Why are you even looking for a source??? Guess!


Instead, I did the hard thing, I did my weight lifting. As I've said before, my Mondays and Thursdays consist of 5 rounds where I do 1 pull up, 5 pushups with a 20lb weight vest, 5 squats with 50 lbs, shoulder presses of 15lbs, and bicep curls with 15lbs. I get 3 minutes of rest between each. I decided to try to reward myself for working out by spending those 3 minute breaks clicking around on Tumblr anyway and that honestly helped. It felt like I was getting both things I wanted. Ok, it was only one thing I really wanted and one thing I needed to do, but you get the point. 

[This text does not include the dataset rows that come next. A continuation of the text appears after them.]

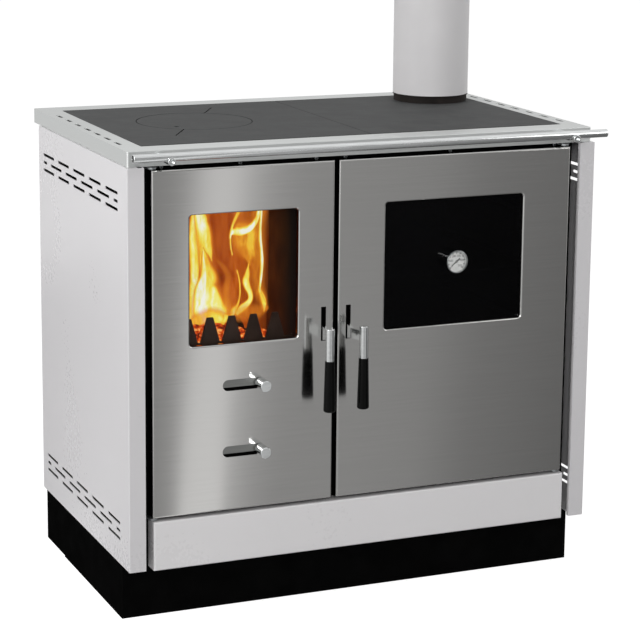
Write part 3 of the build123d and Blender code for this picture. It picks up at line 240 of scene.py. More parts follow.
def plate_joint_shadow(tree, place):
    """How much painted shadow the cooking plates get in their joints: 1 round the disc, along the seam between
    the plates and at their front edge, where the gaps' shadow is painted dark, and 0 from a millimetre or two
    away."""
    sides = add(tree, "ShaderNodeSeparateXYZ", {"Vector": place}).outputs
    disc_low, disc_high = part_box("hob_disc")
    plate_low, plate_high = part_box("cook_plate_left")
    middle = ((disc_low.x + disc_high.x) / 2, (disc_low.y + disc_high.y) / 2, 0)
    level = add(tree, "ShaderNodeVectorMath", {0: place, 1: (1, 1, 0)},
                operation="MULTIPLY").outputs["Vector"]
    out = add(tree, "ShaderNodeVectorMath", {0: level, 1: middle}, operation="DISTANCE").outputs["Value"]
    disc_gap = 0.3 * MM
    joints = []
    for value, at, reach in (
        (out, (disc_high.x - disc_low.x) / 2 + disc_gap, 1.4),
        (sides["X"], plate_high.x, 1.2),
        (sides["Y"], plate_low.y, 2.4),
    ):
        off = add(tree, "ShaderNodeMath", {0: value, 1: at}, operation="SUBTRACT").outputs["Value"]
        away = add(tree, "ShaderNodeMath", {0: off}, operation="ABSOLUTE").outputs["Value"]
        joints.append(between(tree, away, (0.5 * reach * MM, 1.0), (reach * MM, 0.0)))
    both = add(tree, "ShaderNodeMath", {0: joints[0], 1: joints[1]}, operation="MAXIMUM").outputs["Value"]
    return add(tree, "ShaderNodeMath", {0: both, 1: joints[2]}, operation="MAXIMUM").outputs["Value"]


def hob_steel():
    """Ground and heat-blued cooking plate: matte dark grey, slightly mottled, with rub marks along it, and
    painted shadow in its joints.
    """
    made, tree, shader, place = material("heat_greyed_plate_steel", {"IOR": 1.5, "Roughness": 0.62,
                                                                     "Specular IOR Level": 0.08})
    mottle = grains(tree, place, 55.0, 5.0, roughness=0.6)
    speck = grains(tree, place, 3.0, 2.0)
    rub = grains(tree, place, 4.0, 2.0, (30, 1, 1))
    both = add(tree, "ShaderNodeMath", {0: mottle, 1: between(tree, rub, (0.25, -0.06), (0.75, 0.06))},
               operation="ADD").outputs["Value"]
    dots = add(tree, "ShaderNodeMath", {0: both, 1: between(tree, speck, (0.25, -0.04), (0.75, 0.04))},
               operation="ADD").outputs["Value"]
    ground = between(tree, dots, (0.3, "#4F5050"), (0.7, "#646565"))
    # painted shadow: the plates' joints are mixed to near black for the shade in the gaps
    soot = add(tree, "ShaderNodeMix", {0: plate_joint_shadow(tree, place), 6: ground, 7: srgb("#1C1C1C")},
               data_type="RGBA")
    dress(tree, shader, {
        "Base Color": soot.outputs[2],
        "Roughness": between(tree, mottle, (0.25, 0.55), (0.75, 0.7)),
    }, relief=(speck, 0.02))
    return made


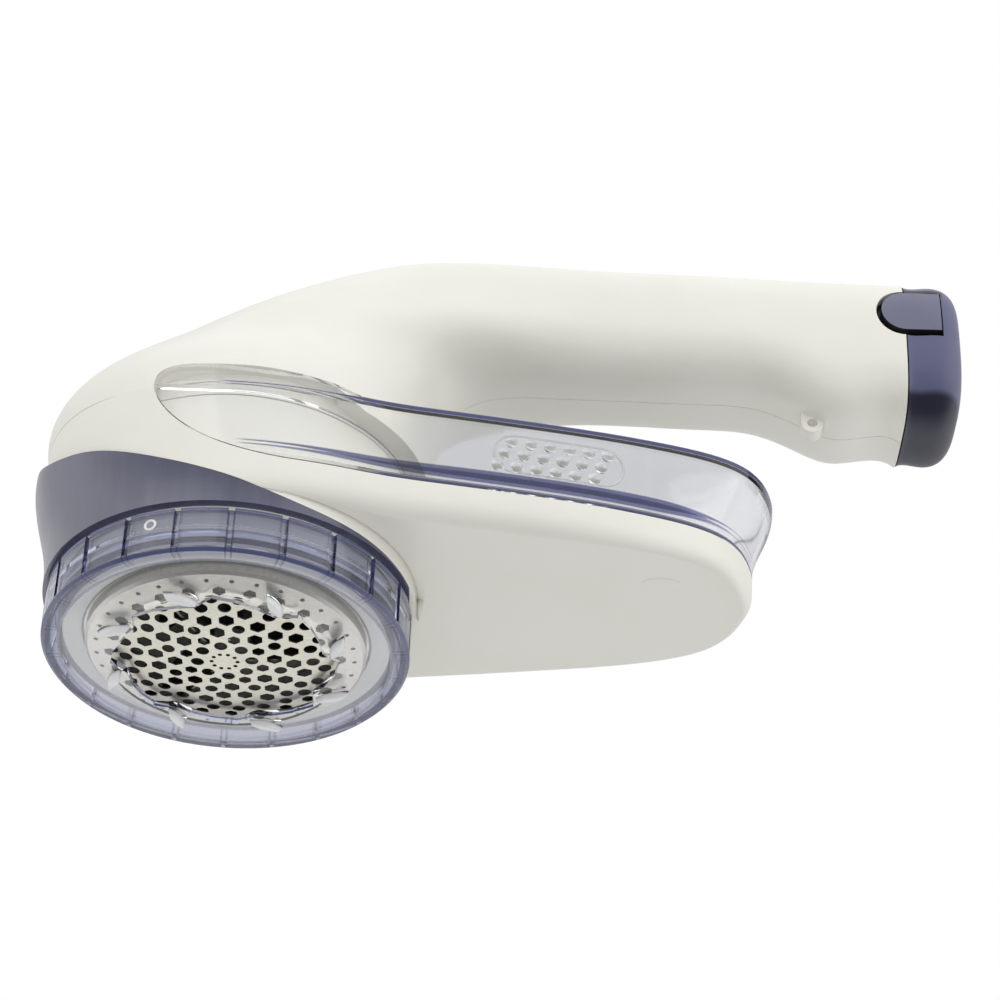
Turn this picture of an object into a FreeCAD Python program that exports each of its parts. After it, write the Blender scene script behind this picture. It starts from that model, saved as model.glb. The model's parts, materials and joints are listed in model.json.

When it was over, I was sore, even MORE tired, and dragging around the house. 

But you know what? 

There was also a tiny bubble of triumph. I didn't want to do the workout but I did anyway and there's something to be proud of in that. A lot of my friends think I just work out and that it's either easy or that it's something I look forward to. On some level, I guess I do look forward to it but not because I enjoy working out, I just enjoy the results. I'm just like most people out there, I don't WANT to hurt, I don't want to ache, I don't want to sweat and grunt while hefting around weight. I just want to relax and enjoy my day but I triumph over those parts of me and have to work hard to get the motivation to keep going sometimes. Any time I do is a victory.